** Data segment **
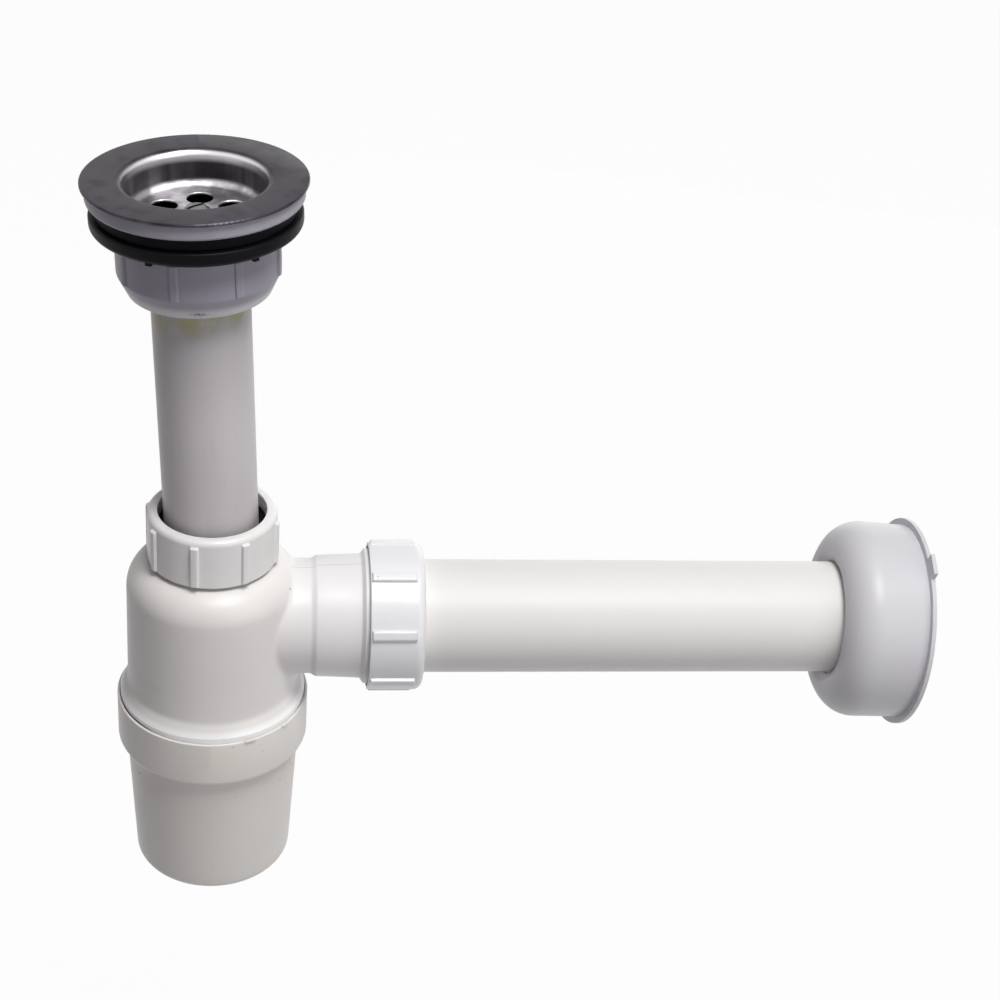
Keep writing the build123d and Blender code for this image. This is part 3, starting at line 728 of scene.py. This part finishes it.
    def pale_seal(self, colours):
        """Translucent soft seal."""
        finish = Finish("pale_seal", Specular_IOR_Level=0.4, Subsurface_Weight=0.25, Subsurface_Scale=0.004)
        where = finish.at()
        clouds = finish.noise(0.008, 4.0, where)
        tone = finish.shades(clouds, colours.seal, 0.88, 1.08)
        dust = finish.ease(finish.noise(0.002, 4.0, where, 3.0), 0.6, 0.8)
        tone = finish.blend(dust * 0.15, tone, colour_of(SEAL_DUST))
        return finish.paint(tone, 0.42 + clouds * 0.1, finish.noise(0.0015, 2.0, where, 4.0), SOFT_PITS)

    def black_rubber(self, colours):
        """Matt rubber with light dust."""
        finish = Finish("black_rubber", Specular_IOR_Level=0.07)
        where = finish.at()
        dust = finish.ease(finish.noise(0.004, 6.0, where), 0.5, 0.8)
        tone = finish.blend(dust * 0.12, colour_of(colours.rubber), colour_of(RUBBER_DUST))
        return finish.paint(tone, 0.55 + dust * 0.2, finish.noise(0.0008, 3.0, where, 4.0), RUBBER_PITS)

    def black_moulding(self, colours):
        """Satin black plastic of the waste body."""
        finish = Finish("black_plastic", Specular_IOR_Level=0.08)
        where = finish.at()
        clouds = finish.noise(0.006, 5.0, where)
        tone = finish.shades(clouds, colours.rubber, 0.8, 1.8)
        return finish.paint(tone, 0.36 + clouds * 0.15, finish.noise(0.0012, 2.0, where, 4.0), SOFT_PITS)

    def brushed_steel(self, colours):
        """Steel brushed round its middle, with painted reflections: a dark flange, a dark wall streaked
        bright, a bright floor with darker patches and a painted highlight on the mouth's far side.
        """
        finish = Finish("brushed_steel", Metallic=1.0)
        where = finish.at()
        x, y, z = finish.apart(where)
        radius = finish.sum("SQRT", x * x + y * y)
        angle = finish.sum("ARCTAN2", y, x)
        rings = finish.node("ShaderNodeCombineXYZ", None, {0: radius, 1: angle * 0.0012, 2: z})
        grain = finish.noise(0.00035, 3.0, rings, 1.0)
        wall = finish.node("ShaderNodeCombineXYZ", None, {0: angle * 0.022, 1: radius * 0.1, 2: z * 0.12})
        reflection_streaks = finish.ease(finish.noise(0.007, 4.0, wall, 3.0), 0.38, 0.72)
        clouds = finish.noise(0.010, 4.0, where, 2.0)
        top = self.flange_height  # each band below is measured down from it
        flat = finish.ease(z, top - 0.0012, top - 0.0001)
        mouth = finish.ease(z, top - 0.0046, top - 0.0022)
        mouth = mouth * (1 - finish.ease(z, top - 0.0008, top - 0.0001))
        far_side_highlight = finish.ease(y, -0.004, 0.019)
        low = 1 - finish.ease(z, top - 0.0110, top - 0.0092)
        # Painted reflections: the dark wall is streaked lighter along its brushing
        tone = finish.blend(reflection_streaks * 0.75, colour_of(colours.steel), colour_of(colours.bright_steel, 0.33))
        # Painted highlight on the far side of the mouth's rounded rim
        tone = finish.blend(mouth * far_side_highlight * 0.9, tone, colour_of(colours.bright_steel, 1.2))
        # Painted reflections: the recess floor is bright with darker and brighter patches
        floor = finish.shades(finish.ease(clouds, 0.40, 0.60), colours.bright_steel, 0.45, 1.1)
        tone = finish.blend(low, tone, floor)
        # Painted dark reflection: the flange's top is given a near-black steel colour
        tone = finish.blend(flat, tone, colour_of(colours.dark_reflecting_steel))
        tone = finish.blend(grain, tone, finish.blend(1.0, tone, (1.3, 1.3, 1.3, 1), "MULTIPLY"))
        smudges = finish.ease(finish.noise(0.007, 5.0, where, 6.0), 0.46, 0.66)
        tone = finish.blend(smudges * flat * 0.8, tone, colour_of(colours.dark_reflecting_steel, 0.45))
        roughness = 0.26 + grain * 0.12 + clouds * 0.10
        return finish.paint(tone, roughness, grain, BRUSHED_LINES)

    def turned_steel(self, colours):
        """Steel of the screw."""
        finish = Finish("screw_steel", Metallic=1.0)
        where = finish.at()
        clouds = finish.noise(0.003, 4.0, where)
        tone = finish.shades(clouds, colours.bright_steel, 0.22, 0.45)
        fine = finish.noise(0.0006, 2.0, where, 2.0)
        return finish.paint(tone, 0.24 + clouds * 0.12, fine, BRUSHED_LINES)

    def turned_brass(self, colours):
        """Brass of the screw's bush."""
        finish = Finish("brass", Metallic=1.0)
        clouds = finish.noise(0.003, 4.0, finish.at())
        tone = finish.shades(clouds, colours.brass, 0.8, 1.05)
        return finish.paint(tone, 0.28 + clouds * 0.12, clouds, BRUSHED_LINES)


made_finishes = {}


def finishes():
    """The materials, made on the first call together with the geometry trees."""
    if not made_finishes:
        made_finishes["all"] = TrapFinishes(bpy.context.scene.trap_colours)
        made_finishes["ribs"] = rib_tree()
        made_finishes["thread"] = thread_tree()
        made_finishes["groove"] = groove_tree()
    return made_finishes["all"]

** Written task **
Copy out the material above in its entirety. Every detail must match.

** Expected output **
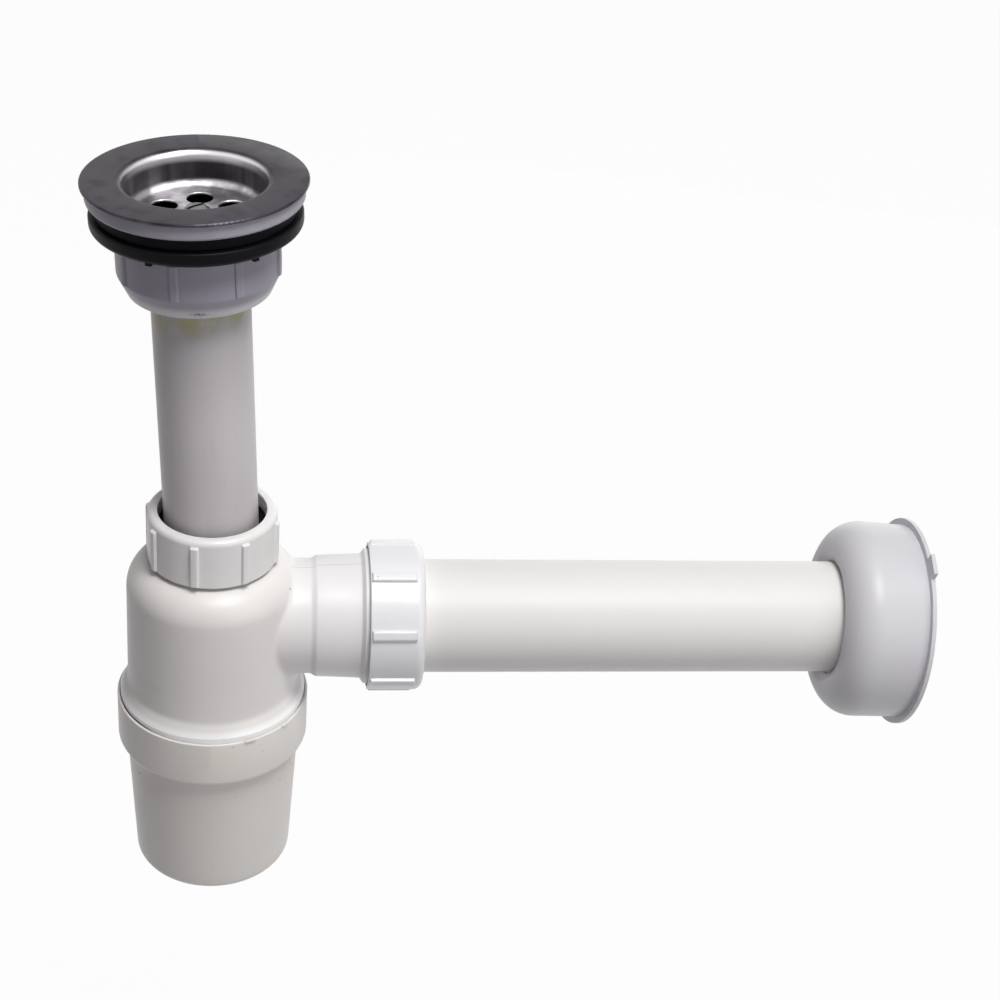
Keep writing the build123d and Blender code for this image. This is part 3, starting at line 728 of scene.py. This part finishes it.
    def pale_seal(self, colours):
        """Translucent soft seal."""
        finish = Finish("pale_seal", Specular_IOR_Level=0.4, Subsurface_Weight=0.25, Subsurface_Scale=0.004)
        where = finish.at()
        clouds = finish.noise(0.008, 4.0, where)
        tone = finish.shades(clouds, colours.seal, 0.88, 1.08)
        dust = finish.ease(finish.noise(0.002, 4.0, where, 3.0), 0.6, 0.8)
        tone = finish.blend(dust * 0.15, tone, colour_of(SEAL_DUST))
        return finish.paint(tone, 0.42 + clouds * 0.1, finish.noise(0.0015, 2.0, where, 4.0), SOFT_PITS)

    def black_rubber(self, colours):
        """Matt rubber with light dust."""
        finish = Finish("black_rubber", Specular_IOR_Level=0.07)
        where = finish.at()
        dust = finish.ease(finish.noise(0.004, 6.0, where), 0.5, 0.8)
        tone = finish.blend(dust * 0.12, colour_of(colours.rubber), colour_of(RUBBER_DUST))
        return finish.paint(tone, 0.55 + dust * 0.2, finish.noise(0.0008, 3.0, where, 4.0), RUBBER_PITS)

    def black_moulding(self, colours):
        """Satin black plastic of the waste body."""
        finish = Finish("black_plastic", Specular_IOR_Level=0.08)
        where = finish.at()
        clouds = finish.noise(0.006, 5.0, where)
        tone = finish.shades(clouds, colours.rubber, 0.8, 1.8)
        return finish.paint(tone, 0.36 + clouds * 0.15, finish.noise(0.0012, 2.0, where, 4.0), SOFT_PITS)

    def brushed_steel(self, colours):
        """Steel brushed round its middle, with painted reflections: a dark flange, a dark wall streaked
        bright, a bright floor with darker patches and a painted highlight on the mouth's far side.
        """
        finish = Finish("brushed_steel", Metallic=1.0)
        where = finish.at()
        x, y, z = finish.apart(where)
        radius = finish.sum("SQRT", x * x + y * y)
        angle = finish.sum("ARCTAN2", y, x)
        rings = finish.node("ShaderNodeCombineXYZ", None, {0: radius, 1: angle * 0.0012, 2: z})
        grain = finish.noise(0.00035, 3.0, rings, 1.0)
        wall = finish.node("ShaderNodeCombineXYZ", None, {0: angle * 0.022, 1: radius * 0.1, 2: z * 0.12})
        reflection_streaks = finish.ease(finish.noise(0.007, 4.0, wall, 3.0), 0.38, 0.72)
        clouds = finish.noise(0.010, 4.0, where, 2.0)
        top = self.flange_height  # each band below is measured down from it
        flat = finish.ease(z, top - 0.0012, top - 0.0001)
        mouth = finish.ease(z, top - 0.0046, top - 0.0022)
        mouth = mouth * (1 - finish.ease(z, top - 0.0008, top - 0.0001))
        far_side_highlight = finish.ease(y, -0.004, 0.019)
        low = 1 - finish.ease(z, top - 0.0110, top - 0.0092)
        # Painted reflections: the dark wall is streaked lighter along its brushing
        tone = finish.blend(reflection_streaks * 0.75, colour_of(colours.steel), colour_of(colours.bright_steel, 0.33))
        # Painted highlight on the far side of the mouth's rounded rim
        tone = finish.blend(mouth * far_side_highlight * 0.9, tone, colour_of(colours.bright_steel, 1.2))
        # Painted reflections: the recess floor is bright with darker and brighter patches
        floor = finish.shades(finish.ease(clouds, 0.40, 0.60), colours.bright_steel, 0.45, 1.1)
        tone = finish.blend(low, tone, floor)
        # Painted dark reflection: the flange's top is given a near-black steel colour
        tone = finish.blend(flat, tone, colour_of(colours.dark_reflecting_steel))
        tone = finish.blend(grain, tone, finish.blend(1.0, tone, (1.3, 1.3, 1.3, 1), "MULTIPLY"))
        smudges = finish.ease(finish.noise(0.007, 5.0, where, 6.0), 0.46, 0.66)
        tone = finish.blend(smudges * flat * 0.8, tone, colour_of(colours.dark_reflecting_steel, 0.45))
        roughness = 0.26 + grain * 0.12 + clouds * 0.10
        return finish.paint(tone, roughness, grain, BRUSHED_LINES)

    def turned_steel(self, colours):
        """Steel of the screw."""
        finish = Finish("screw_steel", Metallic=1.0)
        where = finish.at()
        clouds = finish.noise(0.003, 4.0, where)
        tone = finish.shades(clouds, colours.bright_steel, 0.22, 0.45)
        fine = finish.noise(0.0006, 2.0, where, 2.0)
        return finish.paint(tone, 0.24 + clouds * 0.12, fine, BRUSHED_LINES)

    def turned_brass(self, colours):
        """Brass of the screw's bush."""
        finish = Finish("brass", Metallic=1.0)
        clouds = finish.noise(0.003, 4.0, finish.at())
        tone = finish.shades(clouds, colours.brass, 0.8, 1.05)
        return finish.paint(tone, 0.28 + clouds * 0.12, clouds, BRUSHED_LINES)


made_finishes = {}


def finishes():
    """The materials, made on the first call together with the geometry trees."""
    if not made_finishes:
        made_finishes["all"] = TrapFinishes(bpy.context.scene.trap_colours)
        made_finishes["ribs"] = rib_tree()
        made_finishes["thread"] = thread_tree()
        made_finishes["groove"] = groove_tree()
    return made_finishes["all"]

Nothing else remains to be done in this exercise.